Во все это утро и особенно за завтраком невестка как могла выказывала свое недовольство свекром, и Павел, чувствовавший это и понимавший ее и вполне соглашавшийся в душе с нею, что нельзя, неприлично было так до беспамятства напиться ему (как он не позволял себе в Мокшах, стыдясь перед Екатериной и детьми), сразу же после завтрака, сказав, что идет по делам, оделся и вышел на улицу. Он поехал к Сергею Ивановичу, у которого обещал быть вчера и не смог и в разговоре с которым надеялся теперь прояснить многое из того, с чем столкнулся, посмотрев на жизнь невестки и сына. Сергей Иванович был для него, как и всегда, не просто зятем, но отставным полковником и москвичом, то есть человеком, умевшим разобраться во всем. "Юлию потерял, а смотри, выправился, - приятно подумал он, вспомнив, каким увидел вчера на вокзале зятя. - А ведь тоже вот в Москве живет", заключил он, и ему пришла в голову та простая мысль, что так же, видимо, как и в деревне, не все живут одинаковой жизнью - одни работают, стараются на общество, другие высматривают, откуда можно побольше взять для себя, не одинаково живут и в Москве, что Сергей Иванович живет одной, а Роман другой жизнью, и что та, какой живет Сергей Иванович, близка и понятна Павлу, а какой Роман, была не то чтобы непонятна, но не укладывалась в сознании. "А слов-то, слов понапридумывали, чтобы оправдать себя", продолжал он, припоминая, как на все возражения его против подобной праздности Роман вчера отвечал ему.
Чтобы попасть к Сергею Ивановичу, Павлу надо было проехать почти всю Москву, и только спустя два часа он добрался наконец до нужного, неподалеку от площади Восстания, места. День был солнечный и по-весеннему теплый, один из тех редких для мая московских дней, когда ни старому, ни малому не хочется сидеть дома, все высыпают на улицы, и оттого всюду на тротуарах, в скверах, на площадях видны толпы народа. "Люду-то, люду", думал Павел, обращая внимание на эти толпы и прикидывая (по своим провинциальным понятиям), сколько же надо всего, чтобы прокормить этот люд. Для бригадира Ильи часто бывало проблемой даже в разгар уборки накормить механизаторов, работавших в поле; то не было чем, то не было поварихи, которую, впрочем, могла бы заменить любая в колхозе женщина, то не находилось транспорта подвезти котел или воду на стан; а каково, думал он, должно быть этим, кому здесь, подобно мокшинскому бригадиру, поручено заниматься обеспечением. "Вот она где, Ока и Волга народной жизни, - думал он. - А мы там у себя канителимся, хотим чего-то.

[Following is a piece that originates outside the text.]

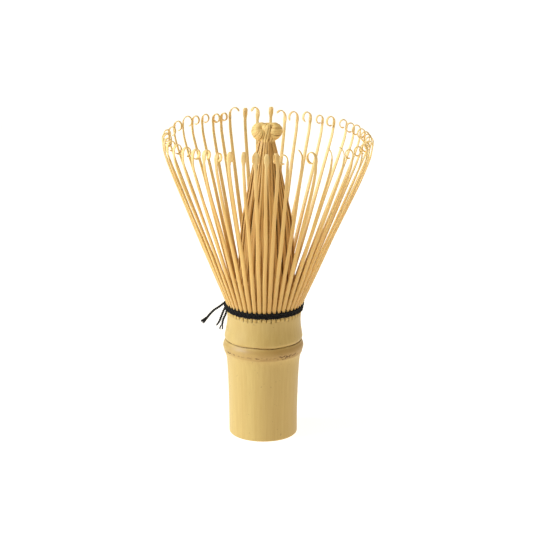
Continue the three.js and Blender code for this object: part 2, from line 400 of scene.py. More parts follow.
def cane_cut():
    """Sawn and carved cane: pale wood dotted with the dark ends of its fibre bundles."""
    n = Nodes("cane_cut")
    where = n.place((1.0, 1.0, 0.06))
    cells = n.add("TexVoronoi", {"Vector": where, "Scale": 1.7, "Randomness": 0.9})
    dots = n.span(cells.outputs["Distance"], 0.12, 0.34, 1.0, 0.0)
    grain = n.noise(n.place((3.0, 3.0, 0.4)), detail=3.0)
    colour = n.blend(n.span(grain, 0.3, 0.7), rgb(205, 168, 104), rgb(228, 198, 136))
    colour = n.blend(n.math("MULTIPLY", dots, 0.62), colour, rgb(134, 93, 46))
    height = n.math("SUBTRACT", n.math("MULTIPLY", grain, 0.6), dots)
    return n.finish(colour, n.span(grain, 0.2, 0.8, 0.6, 0.78), n.bump(height, 0.45, 0.15))


def split_cane(name, root, stem, tip, shade, tip_from, tip_to, rim, inside, inner_painted_light, mottle, glow, bark):
    """Shaved slivers: fibres along their length, from warm at the root to pale at the slender tip. The
    inner side is darkened to brown, most near the root, as painted shade, and may be lightened higher up,
    as painted light."""
    n = Nodes(name)
    along = n.attribute("along")
    fibres = n.noise(n.fibre_place(6.5, 0.1), detail=4.0, roughness=0.65)
    streaks = n.noise(n.fibre_place(1.3, 0.035, 4.0), detail=2.0)
    knife = n.noise(n.fibre_place(0.5, 0.45, 8.0), detail=2.0)
    colour = n.blend(n.span(along, 0.0, 24.0), root, stem)
    colour = n.blend(n.span(along, tip_from, tip_to), colour, tip)
    colour = n.blend(n.span(streaks, 0.42, 0.75, 0.0, 0.5), colour, shade)
    colour = n.blend(n.span(fibres, 0.5, 0.8, 0.0, 0.55), colour, shade)
    warmth = n.span(n.attribute("tone"), -1.0, 1.0, 0.0, mottle)
    colour = n.blend(warmth, colour, rgb(212, 160, 84))
    inner = n.span(n.attribute("inner"), *rim)
    # Painted light: higher up, the inner side is lightened to pale gold, standing in for light on faces
    # turned away from the lamps.
    inner_painted_light_mask = n.math("MULTIPLY", inner, n.span(along, 20.0, 40.0, 0.0, inner_painted_light))
    colour = n.blend(inner_painted_light_mask, colour, rgb(255, 219, 146))
    # Painted shade: the inner side is darkened to brown, most near the root, standing in for shadow
    # between the tines.
    inner_painted_shade = n.math("MULTIPLY", inner, n.span(along, 4.0, 26.0, *inside))
    colour = n.blend(inner_painted_shade, colour, rgb(140, 82, 28))
    colour = n.blend(n.span(along, 1.4, 2.6, bark, 0.0), colour, rgb(206, 172, 98))
    height = n.math("ADD", fibres, n.math("MULTIPLY", knife, 0.6))
    return n.finish(
        colour,
        n.span(knife, 0.2, 0.8, 0.42, 0.62),
        n.bump(height, 0.4, 0.06),
        Subsurface_Weight=glow,
        Subsurface_Radius=(1.0, 0.8, 0.45),
        Subsurface_Scale=0.8 * MM,
    )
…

Вот она..." Но тут опять приходил ему в голову Роман со своим правом распоряжаться собой (правом бросать жену и детей, как неизменно продолжало звучать для Павла), и что-то уже враждебное и чуждое представлялось ему в этом многолюдье, которое во все время пути к Сергею Ивановичу сопровождало его.
У подъезда Павел на минуту остановился.
В помятом пиджаке и брюках, в клетчатой рубашке, купленной Екатериной специально для его поездки в Москву и казавшейся там, в Мокшах, красивой и модной ("На люди едешь, как же", - говорила Екатерина), и с двумя баночками соленых грибов, завернутыми в пакет и газету, которые Павел, как гостинец, нес зятю (и о которых Екатерина сказала, что своего, домашнего посола, каких нет в Москве), он, в сущности, был похож на того косаря с картины Мити, на которого толпами шли посмотреть люди и вокруг изображения которого от открытия и до закрытия выставки не умолкали споры. Но в то время как вокруг того, нарисованного, шумели страсти, вокруг этого, живого, со всей его жизненной судьбой, радостями и огорчениями, со всеми его нуждами, болезнью, потребностью добра, справедливости и удовлетворения, не только не было никаких страстей и споров, но на него никто не обращал внимания; идет себе и идет по улице пожилой деревенский человек по каким-то своим делам, которые беспокоят его, и вокруг него еще тысячи подобных, тоже занятых делами, идут навстречу и обгоняют его.
"Да, этаж-то какой?" - подумал Павел, остановившись теперь уже перед лифтом и развернув замусоленный тетрадный листок с адресом зятя.